High court: Fix school finance
Area superintendents couldn't have agreed more with a Kansas Supreme Court opinion handed down Monday that the state is lagging woefully behind in its constitutional duty to adequately fund public schools.
"I would say, preliminarily, I'm optimistic it's a move in the right direction," said Jill Hackett, Basehor-Linwood School District superintendent. "Something needs to be done. A decision has to be made that benefits all education. I think it was exactly what education needed -- the support of the Supreme Court."
Ditto for Robert Van Maren, superintendent of the Bonner Springs-Edwardsville School District.
"I'm very pleased," Van Maren said. "I think basically the judges have said the very thing (administrators and educators) have been saying the last four years."
In an opinion issued Monday, the Court said Kansas schools need more money to provide students with a suitable education. While the Court affirmed the findings of last year's ruling from Shawnee County judge Terry Bullock and ordered the Kansas Legislature to fix the problem by April 12, it prescribed no specific remedy for the funding dilemma.
The Supreme Court addressed school funding in an appeal of Bullock's ruling in 2004 and affirmed the judge's contention that public schools were underfunded, a violation of the constitution.
The Court will stay further proceedings to allow the legislature a reasonable time to correct the funding shortfalls. In the meantime, the present school finance formula will remain in effect until the Court orders otherwise.

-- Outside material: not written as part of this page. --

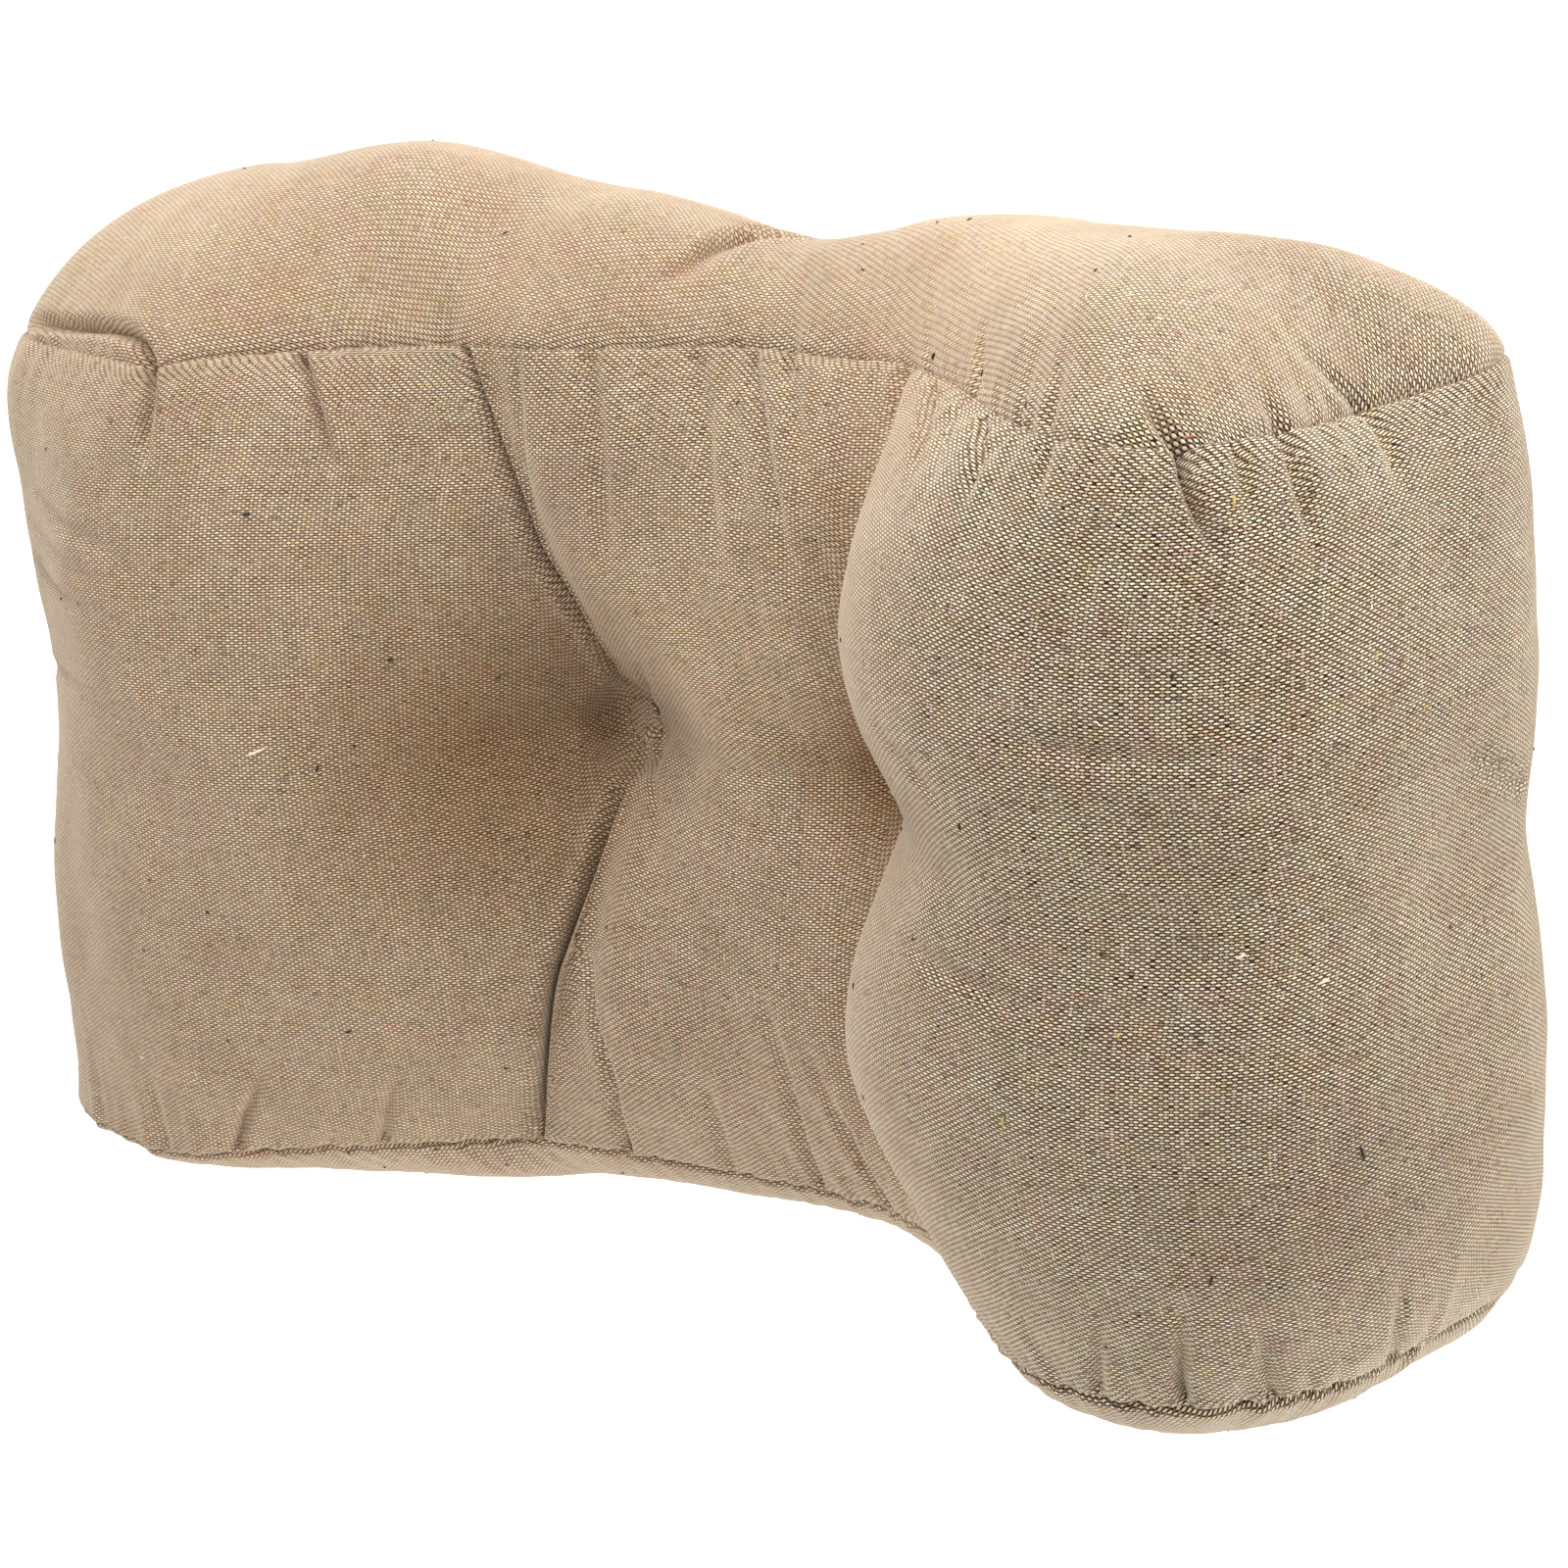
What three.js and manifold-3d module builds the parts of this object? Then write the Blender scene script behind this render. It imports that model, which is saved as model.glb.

Rep. Ray Cox, R-Bonner Springs, said he's holding out hope that legislators will dig in Jan. 10 -- the opening day of the legislative session -- and fix the school finance formula. However, based on past legislative sessions and the agendas of some politicos, Cox said he can't discount the possibility that the April deadline will come and go without a solution.
"We could do it, but don't hold your breath that some legislators won't have the guts to do it and you can quote me on that," Cox said. "I think we can get something on the road if there is a willingness to do it.
"I hope prudent people, prudent thinking will pull through and we'll do the right thing," said Cox, whose 39th District includes Basehor, Bonner Springs and parts of western Shawnee. "So far, the legislature has not taken the responsibility to provide money for education. There are some that do not want a tax increase of any kind for education."
Cox, an outspoken critic of the legislature's previous tactics in finding money for education by pilfering from other state revenues, a measure he calls "credit card economics" said he would be in favor of a tax increase for education and believes the public would support one as well.
He said "there's nothing left to steal" from other state departments for education. The legislature has little choice but to initiate some kind of tax increase to raise money for schools and comply with the Court's ruling.
"We simple cannot do that anymore,"' Cox said. "To me that is just violating our responsibilities. We're here to make decisions. As a legislator you have to do what you think is right.
"(Fixing school funding) is not impossible, I don't think, but I wonder sometimes with the mindsets of many of these legislators."